I imagine that the person who puts “no drama” in their profile is, in fact, far more addicted to drama than they are being upfront (even with themselves) about. The other possibility is that they have no real empathetic capacity for genuine human emotions—that emotions themselves are viewed as drama.

I can’t help but wonder, isn’t love a little dramatic?

I’m not talking about emotional abuse, gaslighting, or having to walk on eggshells. I’m talking about that titillating tingle when our lover calls or our person texts us. That thrill when we’re early in the game with a crush. Or the warm wave of relief when we hear from a familiar beloved or, especially, an estranged loved one.

Love is damn dramatic! Would we want it any other way?

I f*cking hate this New Age obsession with neutral as much as I hate khaki. No, wait, more. Khaki, though a truly unimaginative tone for fabric, walls, or anything else, can still be worn for functionality. And yes, neutral, in terms of functionality (on a vehicle, anyway) is necessary. I guess it’s necessary for life as well. We need a place to rest. We need a—oh, hell!—neutral zone in conflict and arguments and we need staples for our wardrobe.

The necessity of neutrality having now been thoroughly established, it’s not something that we want to aspire to, that is, unless you want to be an Eckhart Tolle clone. If you know who that is, and that is the case, you may as well stop reading now because I am inevitably, and delightfully, going to offend you.

F*ck the power of now. I want the pull and poignancy of yesterday. I want the promise of tomorrow, the rose-gold sunrise that is yet to come.

I want love that is still unfolding, like the orange poppy I watched peel back one early fall morning while sitting on this little schoolhouse’s steps. The bees swarmed round—tiny prickled pollen-collecting feet prying at its petals—wanting its nectar.

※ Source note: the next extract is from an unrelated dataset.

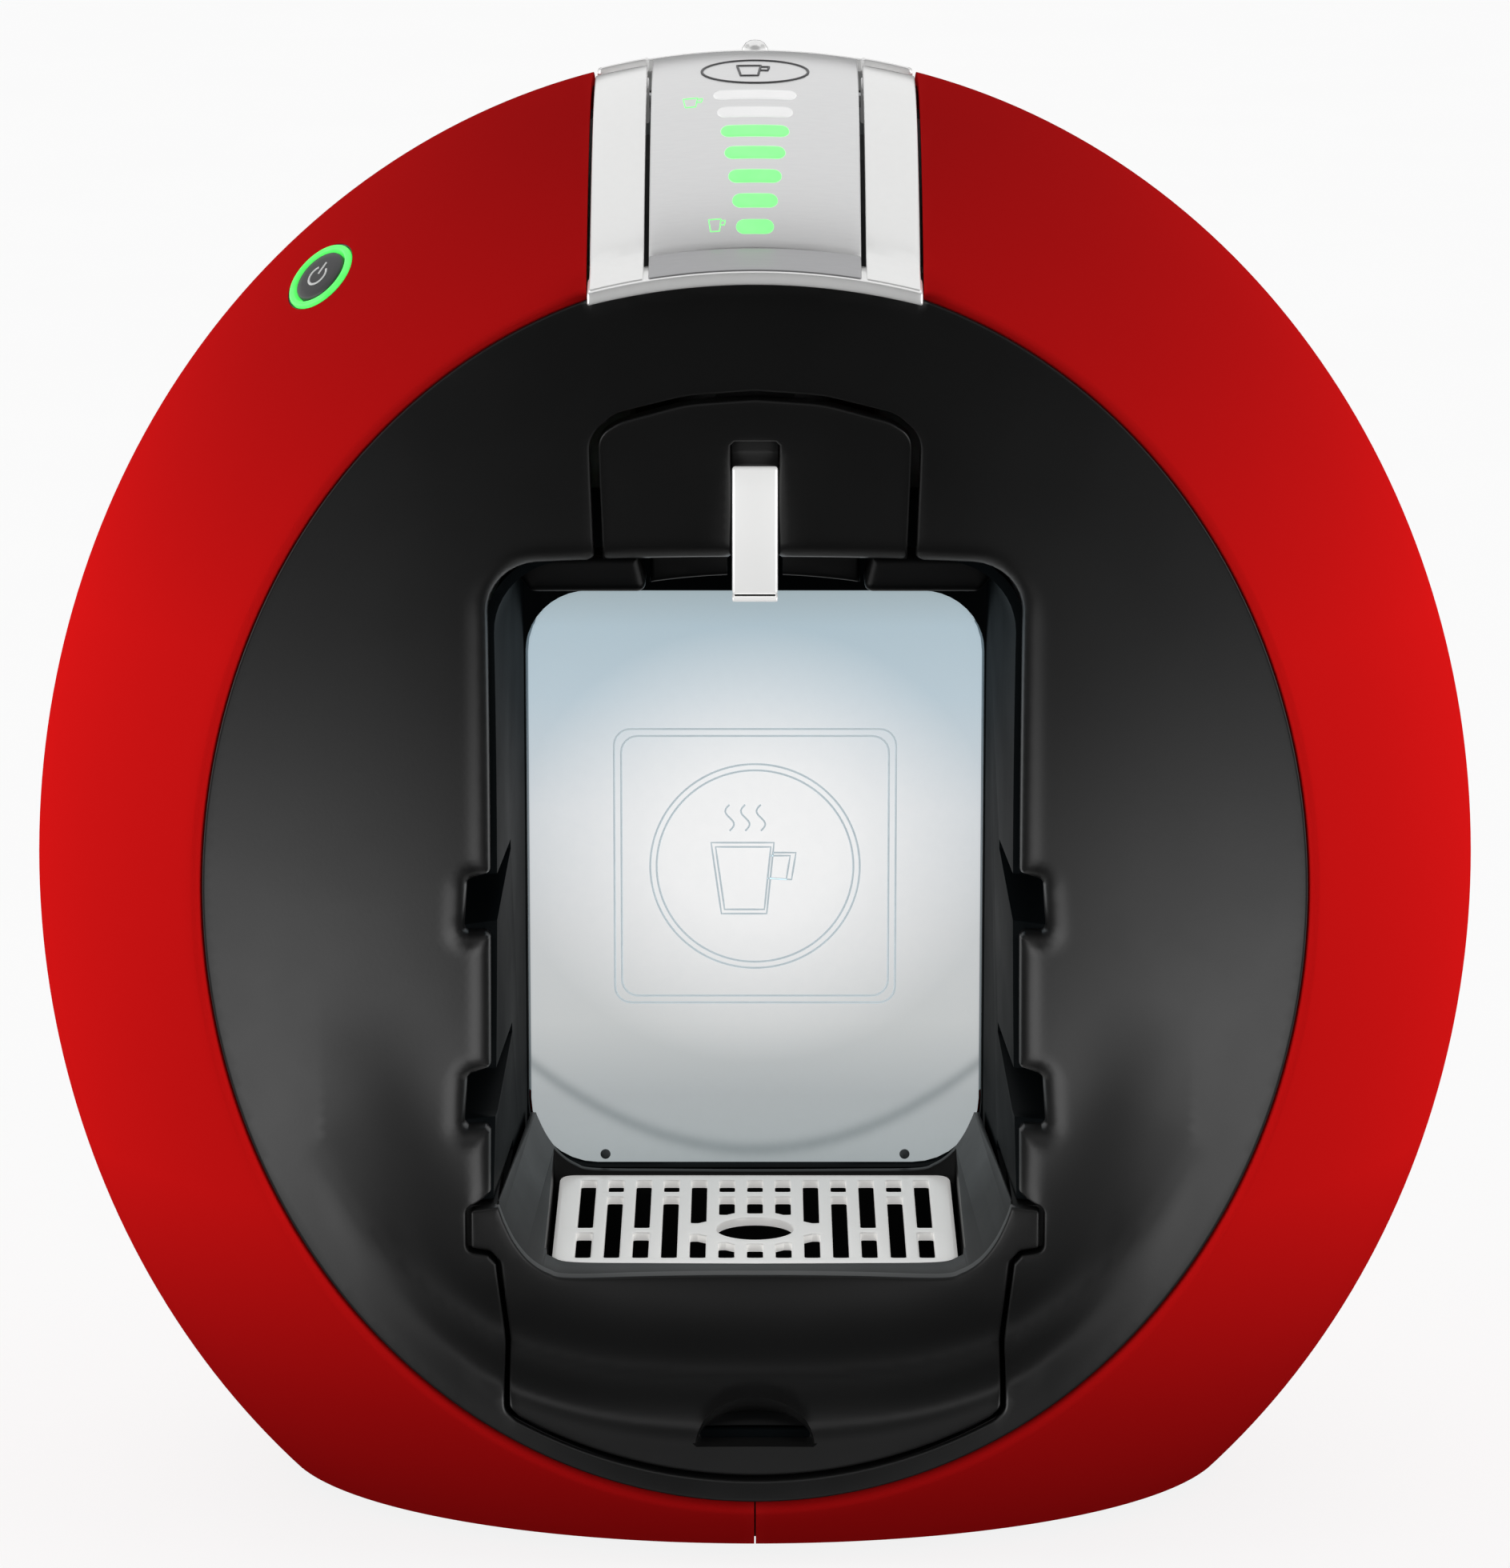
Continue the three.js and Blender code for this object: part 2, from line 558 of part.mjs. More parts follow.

I want my nectar to be wanted, to be seduced by desire, itself. Now that’s what I call drama.

I want my memories—all of them. I want to remember the loves that were, even when we didn’t love well. That ain’t happening in the now, but you better damn well believe that it will still affect it. Our hearts, our bodies, remember.

Sometimes healing is remembering together, not with the one with whom we made the memory, but with one who is present now and is capable of care.

Too often, we treat care as if it is an exchangeable commodity, but real, genuine care is nothing short of the most healing balm in the world. It has the ability to transcend space and time. Though we are told over and over that compassion is something that we must extend to ourselves (and it is), it is also possibly the most precious thing that we can share with another human being.

In order to care, to truly care, we need capacity both neurological and emotional. We need empathy. We need to be able to stretch ourselves around another being. We need to be self-full so we do not absorb them into our own story—our drama. We can still let our stories guide us in relating. We don’t need to take the other in, to fix or save them. We just need to be with them.

To find someone to simply be with—gawd, what a gift!

The gift of simply being is something I’ve known in friendship, with certain family members, and now in my relationship.

As a woman, to have someone—a man, my man—both inside and all around me, and still know exactly what, who, and where I am—even in the process of the most exquisite dissolution—that is what I have yearned for longer than I can remember.

I am melting into and embracing my wanting, craving, and needing for the exquisite human drama that is love.